--- START Information provided ---

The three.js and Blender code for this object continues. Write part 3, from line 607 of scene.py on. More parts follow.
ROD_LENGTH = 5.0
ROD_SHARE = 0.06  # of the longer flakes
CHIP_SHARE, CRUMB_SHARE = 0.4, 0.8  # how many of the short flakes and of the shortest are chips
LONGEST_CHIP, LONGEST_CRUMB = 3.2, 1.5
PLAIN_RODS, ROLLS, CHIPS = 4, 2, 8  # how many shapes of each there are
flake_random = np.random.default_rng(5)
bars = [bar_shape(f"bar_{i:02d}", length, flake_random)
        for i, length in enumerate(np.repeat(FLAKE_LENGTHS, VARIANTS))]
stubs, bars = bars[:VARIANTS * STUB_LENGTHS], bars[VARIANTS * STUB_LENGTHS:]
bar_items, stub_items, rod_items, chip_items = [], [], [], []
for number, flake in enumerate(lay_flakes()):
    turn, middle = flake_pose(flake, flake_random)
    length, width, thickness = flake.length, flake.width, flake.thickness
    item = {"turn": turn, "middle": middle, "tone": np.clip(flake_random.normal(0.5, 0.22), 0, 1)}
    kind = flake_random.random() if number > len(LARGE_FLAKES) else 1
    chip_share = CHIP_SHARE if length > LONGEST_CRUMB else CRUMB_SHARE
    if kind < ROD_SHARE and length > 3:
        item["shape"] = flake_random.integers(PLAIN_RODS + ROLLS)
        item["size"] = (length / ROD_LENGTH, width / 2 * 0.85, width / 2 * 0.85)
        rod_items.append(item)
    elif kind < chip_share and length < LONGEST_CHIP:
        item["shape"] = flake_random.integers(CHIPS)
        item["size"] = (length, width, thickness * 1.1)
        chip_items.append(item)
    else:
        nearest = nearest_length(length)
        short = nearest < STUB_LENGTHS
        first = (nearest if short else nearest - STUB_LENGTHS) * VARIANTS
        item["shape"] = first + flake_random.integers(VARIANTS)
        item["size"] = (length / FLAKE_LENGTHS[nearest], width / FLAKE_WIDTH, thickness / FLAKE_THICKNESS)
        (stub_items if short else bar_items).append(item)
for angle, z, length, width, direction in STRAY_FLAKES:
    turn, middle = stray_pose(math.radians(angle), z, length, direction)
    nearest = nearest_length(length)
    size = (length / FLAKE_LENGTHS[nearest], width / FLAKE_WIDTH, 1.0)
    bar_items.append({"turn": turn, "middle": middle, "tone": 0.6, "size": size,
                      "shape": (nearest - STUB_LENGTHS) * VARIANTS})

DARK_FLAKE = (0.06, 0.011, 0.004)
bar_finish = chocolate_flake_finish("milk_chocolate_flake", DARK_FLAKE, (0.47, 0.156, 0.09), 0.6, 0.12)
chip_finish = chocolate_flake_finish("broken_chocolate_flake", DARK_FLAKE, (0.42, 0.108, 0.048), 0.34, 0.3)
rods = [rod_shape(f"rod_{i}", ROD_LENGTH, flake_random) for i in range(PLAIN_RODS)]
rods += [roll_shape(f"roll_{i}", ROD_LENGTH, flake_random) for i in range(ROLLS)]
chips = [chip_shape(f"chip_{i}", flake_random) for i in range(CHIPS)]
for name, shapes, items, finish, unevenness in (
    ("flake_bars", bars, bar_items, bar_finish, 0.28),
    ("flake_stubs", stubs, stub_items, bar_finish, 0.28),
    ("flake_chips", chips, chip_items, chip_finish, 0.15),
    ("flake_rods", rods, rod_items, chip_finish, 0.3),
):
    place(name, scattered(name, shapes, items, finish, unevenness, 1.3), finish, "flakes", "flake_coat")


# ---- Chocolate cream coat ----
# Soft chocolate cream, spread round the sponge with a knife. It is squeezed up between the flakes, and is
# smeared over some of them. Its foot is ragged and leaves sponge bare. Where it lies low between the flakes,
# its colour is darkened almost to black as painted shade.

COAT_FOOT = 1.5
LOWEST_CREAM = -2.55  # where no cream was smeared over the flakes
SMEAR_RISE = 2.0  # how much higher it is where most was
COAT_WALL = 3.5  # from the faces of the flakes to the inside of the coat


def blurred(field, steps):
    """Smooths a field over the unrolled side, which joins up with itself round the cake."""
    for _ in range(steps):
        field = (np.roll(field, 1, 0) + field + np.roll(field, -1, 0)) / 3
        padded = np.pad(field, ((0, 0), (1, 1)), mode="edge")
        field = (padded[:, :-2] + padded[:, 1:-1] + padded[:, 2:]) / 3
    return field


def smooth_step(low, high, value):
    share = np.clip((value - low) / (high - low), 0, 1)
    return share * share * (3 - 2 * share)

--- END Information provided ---

▶ **Requirements**
Repeat the data above, word for word.

▶ **Full output**
The three.js and Blender code for this object continues. Write part 3, from line 607 of scene.py on. More parts follow.
ROD_LENGTH = 5.0
ROD_SHARE = 0.06  # of the longer flakes
CHIP_SHARE, CRUMB_SHARE = 0.4, 0.8  # how many of the short flakes and of the shortest are chips
LONGEST_CHIP, LONGEST_CRUMB = 3.2, 1.5
PLAIN_RODS, ROLLS, CHIPS = 4, 2, 8  # how many shapes of each there are
flake_random = np.random.default_rng(5)
bars = [bar_shape(f"bar_{i:02d}", length, flake_random)
        for i, length in enumerate(np.repeat(FLAKE_LENGTHS, VARIANTS))]
stubs, bars = bars[:VARIANTS * STUB_LENGTHS], bars[VARIANTS * STUB_LENGTHS:]
bar_items, stub_items, rod_items, chip_items = [], [], [], []
for number, flake in enumerate(lay_flakes()):
    turn, middle = flake_pose(flake, flake_random)
    length, width, thickness = flake.length, flake.width, flake.thickness
    item = {"turn": turn, "middle": middle, "tone": np.clip(flake_random.normal(0.5, 0.22), 0, 1)}
    kind = flake_random.random() if number > len(LARGE_FLAKES) else 1
    chip_share = CHIP_SHARE if length > LONGEST_CRUMB else CRUMB_SHARE
    if kind < ROD_SHARE and length > 3:
        item["shape"] = flake_random.integers(PLAIN_RODS + ROLLS)
        item["size"] = (length / ROD_LENGTH, width / 2 * 0.85, width / 2 * 0.85)
        rod_items.append(item)
    elif kind < chip_share and length < LONGEST_CHIP:
        item["shape"] = flake_random.integers(CHIPS)
        item["size"] = (length, width, thickness * 1.1)
        chip_items.append(item)
    else:
        nearest = nearest_length(length)
        short = nearest < STUB_LENGTHS
        first = (nearest if short else nearest - STUB_LENGTHS) * VARIANTS
        item["shape"] = first + flake_random.integers(VARIANTS)
        item["size"] = (length / FLAKE_LENGTHS[nearest], width / FLAKE_WIDTH, thickness / FLAKE_THICKNESS)
        (stub_items if short else bar_items).append(item)
for angle, z, length, width, direction in STRAY_FLAKES:
    turn, middle = stray_pose(math.radians(angle), z, length, direction)
    nearest = nearest_length(length)
    size = (length / FLAKE_LENGTHS[nearest], width / FLAKE_WIDTH, 1.0)
    bar_items.append({"turn": turn, "middle": middle, "tone": 0.6, "size": size,
                      "shape": (nearest - STUB_LENGTHS) * VARIANTS})

DARK_FLAKE = (0.06, 0.011, 0.004)
bar_finish = chocolate_flake_finish("milk_chocolate_flake", DARK_FLAKE, (0.47, 0.156, 0.09), 0.6, 0.12)
chip_finish = chocolate_flake_finish("broken_chocolate_flake", DARK_FLAKE, (0.42, 0.108, 0.048), 0.34, 0.3)
rods = [rod_shape(f"rod_{i}", ROD_LENGTH, flake_random) for i in range(PLAIN_RODS)]
rods += [roll_shape(f"roll_{i}", ROD_LENGTH, flake_random) for i in range(ROLLS)]
chips = [chip_shape(f"chip_{i}", flake_random) for i in range(CHIPS)]
for name, shapes, items, finish, unevenness in (
    ("flake_bars", bars, bar_items, bar_finish, 0.28),
    ("flake_stubs", stubs, stub_items, bar_finish, 0.28),
    ("flake_chips", chips, chip_items, chip_finish, 0.15),
    ("flake_rods", rods, rod_items, chip_finish, 0.3),
):
    place(name, scattered(name, shapes, items, finish, unevenness, 1.3), finish, "flakes", "flake_coat")


# ---- Chocolate cream coat ----
# Soft chocolate cream, spread round the sponge with a knife. It is squeezed up between the flakes, and is
# smeared over some of them. Its foot is ragged and leaves sponge bare. Where it lies low between the flakes,
# its colour is darkened almost to black as painted shade.

COAT_FOOT = 1.5
LOWEST_CREAM = -2.55  # where no cream was smeared over the flakes
SMEAR_RISE = 2.0  # how much higher it is where most was
COAT_WALL = 3.5  # from the faces of the flakes to the inside of the coat


def blurred(field, steps):
    """Smooths a field over the unrolled side, which joins up with itself round the cake."""
    for _ in range(steps):
        field = (np.roll(field, 1, 0) + field + np.roll(field, -1, 0)) / 3
        padded = np.pad(field, ((0, 0), (1, 1)), mode="edge")
        field = (padded[:, :-2] + padded[:, 1:-1] + padded[:, 2:]) / 3
    return field


def smooth_step(low, high, value):
    share = np.clip((value - low) / (high - low), 0, 1)
    return share * share * (3 - 2 * share)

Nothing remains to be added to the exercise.